The BR forwards the performance TCA notifications to the MC on the source site that actually generates the traffic. This source MC is selected from the site prefix database based on the source prefix of the traffic. TCA notifications are transmitted via multiple paths for reliable delivery.
The source MC receives the TCA notifications from the destination BR and translates the TCA notifications (that contain performance statistics) to an out-of-policy (OOP) event for the corresponding channel.
The source MC waits for the TCA processing delay time for all the notifications to arrive, then starts processing the TCA. The processing involves selecting TCs that are affected by the TCA and moving them to an alternative path.
Path Enforcement
PfR uses the Route Control Enforcement module for optimal traffic redirection and path enforcement. This module performs lookups and reroutes traffic similarly to policy-based routing but without using an ACL. The MC makes path decisions for every unique TC. The MC picks the next hop for a TC’s path and instructs the local BR how to forward packets within that TC.

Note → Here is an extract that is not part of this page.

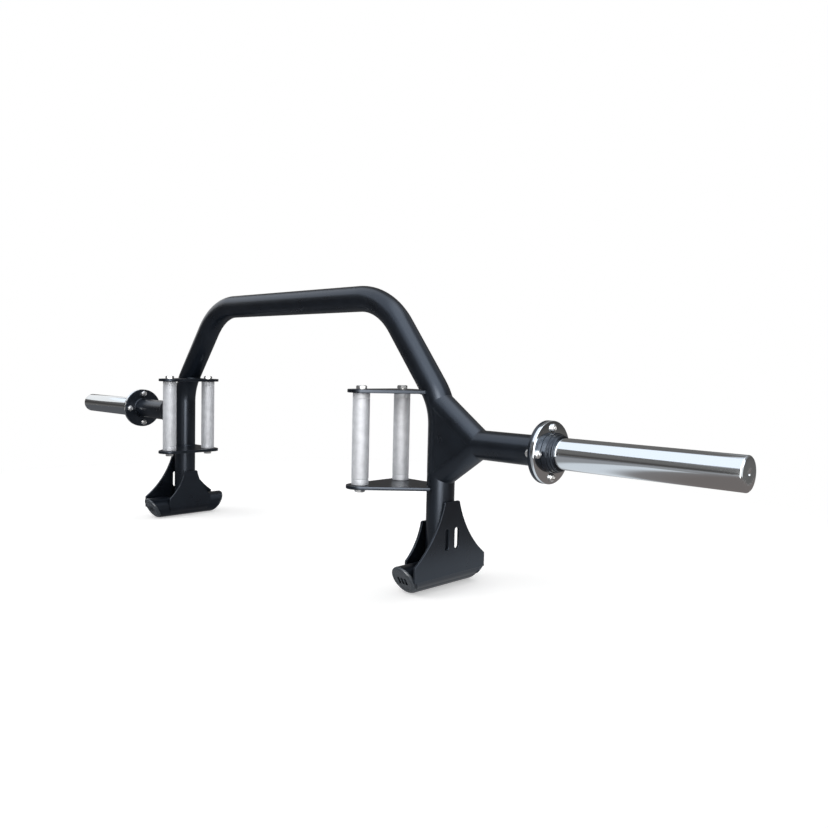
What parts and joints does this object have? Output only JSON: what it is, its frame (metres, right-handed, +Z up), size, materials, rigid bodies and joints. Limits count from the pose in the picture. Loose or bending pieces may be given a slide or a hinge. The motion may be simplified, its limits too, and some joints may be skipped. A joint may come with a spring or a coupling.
{
  "type": "open-ended trap bar",
  "caption": "Open-ended trap bar: a black bent-tube frame on two feet, grips on both sides and chromed loading sleeves.",
  "frame": {"origin": "on the floor under the middle of the bounding box, between the two feet", "axes": "+X along the sleeves, towards the right sleeve; +Y away from the grips, towards the side that the arch closes; +Z up"},
  "size_m": [1.9534, 0.2324, 0.5438],
  "materials": {
    "frame_paint": "satin black powder coat",
    "chrome": "polished hard chrome",
    "grip_steel": "satin plated steel with a fine knurl",
    "zinc": "zinc plated fasteners",
    "cap_plastic": "moulded black plastic"
  },
  "bodies": {
    "root": {"arch_tube": "frame_paint", "flange_nut_left_1": "zinc", "flange_nut_left_2": "zinc", "flange_nut_left_3": "zinc", "flange_nut_left_4": "zinc", "flange_nut_right_1": "zinc", "flange_nut_right_2": "zinc", "flange_nut_right_3": "zinc", "flange_nut_right_4": "zinc", "flange_screw_left_1": "zinc", "flange_screw_left_2": "zinc", "flange_screw_left_3": "zinc", "flange_screw_left_4": "zinc", "flange_screw_right_1": "zinc", "flange_screw_right_2": "zinc", "flange_screw_right_3": "zinc", "flange_screw_right_4": "zinc", "foot_cap_front_left": "cap_plastic", "foot_cap_front_right": "cap_plastic", "foot_cap_rear_left": "cap_plastic", "foot_cap_rear_right": "cap_plastic", "foot_plate_inner_left": "frame_paint", "foot_plate_inner_right": "frame_paint", "foot_plate_outer_left": "frame_paint", "foot_plate_outer_right": "frame_paint", "foot_tube_left": "frame_paint", "foot_tube_right": "frame_paint", "frame_flange_left": "frame_paint", "frame_flange_right": "frame_paint", "gusset_front_left": "frame_paint", "gusset_front_right": "frame_paint", "gusset_rear_left": "frame_paint", "gusset_rear_right": "frame_paint", "handle_bolt_left_1": "zinc", "handle_bolt_left_2": "zinc", "handle_bolt_left_3": "zinc", "handle_bolt_left_4": "zinc", "handle_bolt_right_1": "zinc", "handle_bolt_right_2": "zinc", "handle_bolt_right_3": "zinc", "handle_bolt_right_4": "zinc", "handle_front_left": "grip_steel", "handle_front_right": "grip_steel", "handle_plate_lower_left": "frame_paint", "handle_plate_lower_right": "frame_paint", "handle_plate_upper_left": "frame_paint", "handle_plate_upper_right": "frame_paint", "handle_rear_left": "grip_steel", "handle_rear_right": "grip_steel", "lower_brace_left": "frame_paint", "lower_brace_right": "frame_paint", "sleeve_bar_left": "chrome", "sleeve_bar_right": "chrome", "sleeve_flange_left": "chrome", "sleeve_flange_right": "chrome", "stub_tube_left": "frame_paint", "stub_tube_right": "frame_paint", "upper_brace_left": "frame_paint", "upper_brace_right": "frame_paint"}
  },
  "joints": []
}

Because of how path enforcement is implemented, the next hop has to be directly connected to each BR. When there are multiple BRs on a site, PfR sets up an mGRE tunnel between all of them to accommodate path enforcement. Every time a WAN exit point is discovered or an up/down interface notification is sent to the MC, the MC sends this notification to all other BRs in the site. An endpoint is added to the mGRE tunnel pointing toward this BR as a result.
When packets are received on the LAN side of a BR, the route control functionality determines if it must exit via a local WAN interface or via another BR. If the next hop is via another BR, the packet is sent out on the tunnel toward that BR. Thus the packet arrives at the destination BR within the same site. Route control gets the packet, looks at the channel identifier, and selects the outgoing interface. The packet is then sent out of this interface across the WAN.